Scenario 3 is viable only if you've run the math from Step 2 and confirmed your other financial goals are still being met. This is where "lifestyle creep" on a high income manifests—the car payment slowly crowds out other important uses for your money.

Your Car Budget Questions, Answered

I want a Tesla Model Y. On my salary, can I afford the $50,000 price tag?
Maybe, but run the specific numbers. The EV tax credit (if you qualify) acts like a down payment. However, your insurance will likely be higher than average, and while you save on fuel, you need to factor in home charging installation or public charging costs. The key is to plug the actual loan payment (after any credits) into your total monthly budget. If a $750 loan payment plus $250 for insurance and charging fits within your 8-12% take-home allowance after your other priorities are funded, then it's affordable. If it pushes you to 18%, you're making your car a top financial priority—be sure that's intentional.
Is leasing ever a smart move on a $200k income?
Leasing can make sense in two specific cases for high earners. First, if you are self-employed and can deduct a portion of the lease as a business expense (consult a tax pro). Second, if you absolutely must have a new car every 2-3 years and you understand you're paying a premium for that convenience—it's a lifestyle choice, not a financial optimization. For most people wanting to build wealth, buying a quality vehicle and keeping it for 6+ years is almost always cheaper in the long run, even with repair costs.
How much should I put down? I have $30k in cash saved.
Avoid putting all your cash into the car. A good rule is 20% down to avoid being "upside-down" (owing more than the car's value) early in the loan. With your $30k, putting $10k-$15k down on a $50k car is strong. Keep the rest for your emergency fund (6 months of expenses) or investment opportunities. Tying up all your liquidity in a depreciating asset is a common high-earner mistake. If you can't afford a 20% down payment, it's a signal the car might be too expensive for your current cash position.
My financial advisor says I can "easily" afford a $1,200/month payment. Should I trust that?
Ask them to show you the math relative to your complete financial plan. Does that payment allow you to simultaneously max out retirement accounts, save for other goals, and maintain your desired lifestyle without going into other debt? If they're just looking at your gross income, they're being lazy. A good advisor will model the impact of that commitment over 5 years on your overall net worth trajectory. You are the one who has to write the check every month, not them.
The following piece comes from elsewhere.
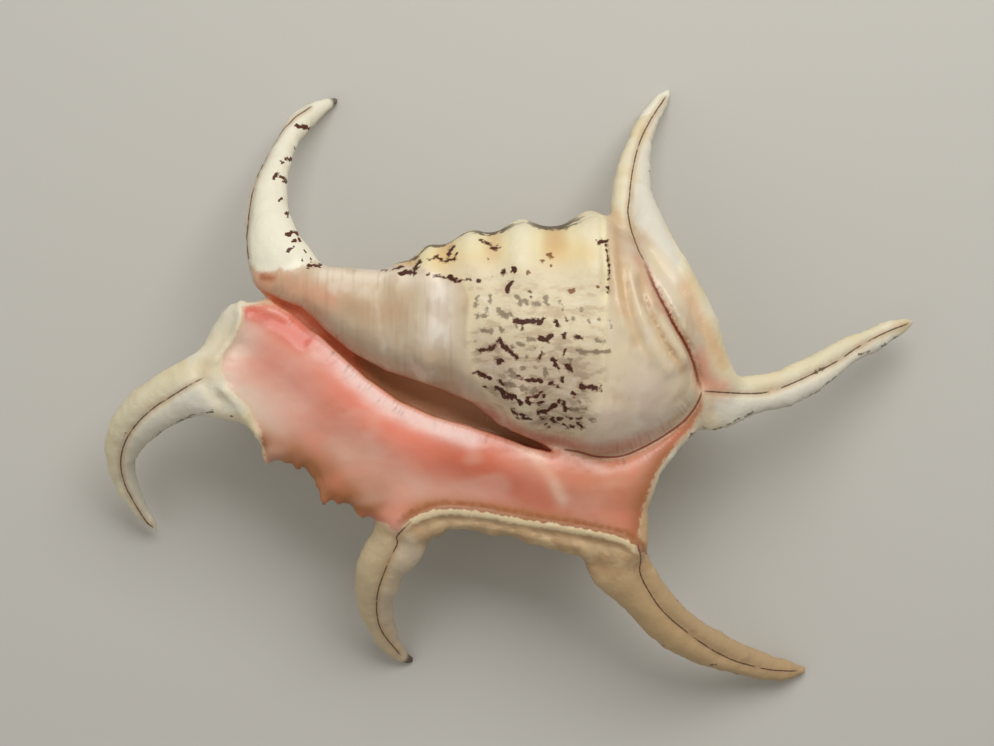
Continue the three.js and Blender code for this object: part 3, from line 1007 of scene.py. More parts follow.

The bottom line is this: a $200,000 salary gives you options, but it doesn't suspend the laws of math or personal finance. The most empowering thing you can do is to decide what role a car plays in your life—is it an appliance, a tool, or a passion?—and then fund it proportionally from a budget that prioritizes your long-term security first. By focusing on total cost and your unique financial picture, you can choose a vehicle that brings joy without becoming a source of financial regret.